The Ministry of Health is first among the ministries controlled by al-Sadr, and controlling the ministry means controlling not only the hundreds of gunmen who guard the gates but also a billion-dollar budget and thousands of jobs.

U.S. advisers no longer visit the rundown ministry in downtown Baghdad. Even for Americans, who typically travel in cocoons of security, the threat level is too high, according to the adviser.

Although the U.S. military’s statement on Thursday’s raid did not name Zamili directly, it identified him as a “senior Ministry of Health official” and said the detainee was linked to the killing of Ali Mahdawi, a health director from a Sunni-dominated province, who was kidnapped from the ministry in June.

Health Minister Ali Shammari, a Shiite, called the raid a “violation of the sovereignty of Iraq.”

Around the country, violence continued with a car bomb killing 15 in Aziziya, southeast of Baghdad, and mortars killing an additional seven in Babil province, south of the capital. Shootings, bombings and mortars killed at least 52 others around the country, authorities said.
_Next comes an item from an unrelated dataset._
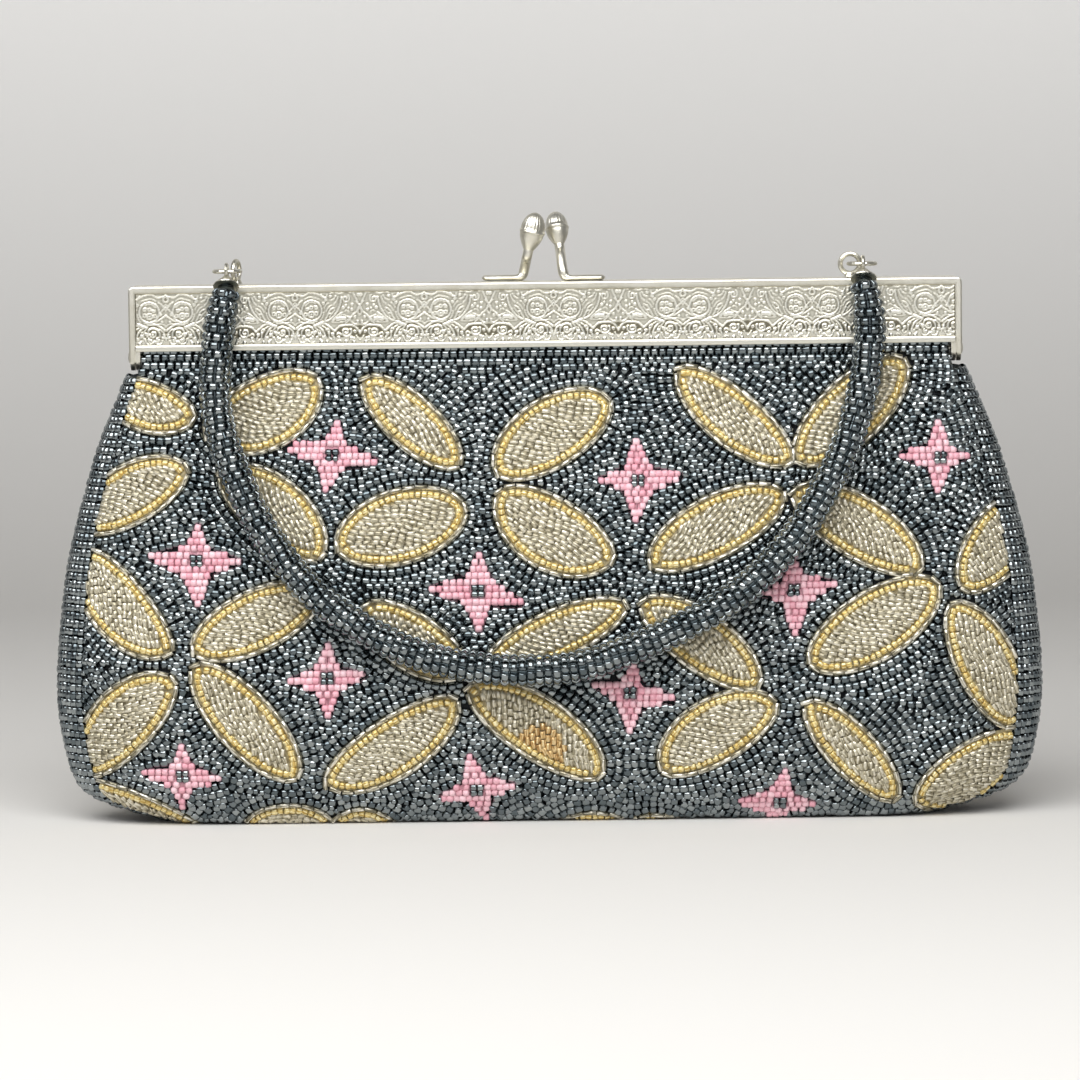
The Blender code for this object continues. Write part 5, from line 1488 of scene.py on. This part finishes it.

The U.S. military announced the death of four Marines in Anbar province, saying they died in separate attacks Wednesday. On Thursday, three U.S. soldiers were killed in fighting in the same province, the military said today.

Also today, the military reporteda U.S. airstrike that killed eight suspected terrorists and destroyed a building south of Baghdad on Thursday night.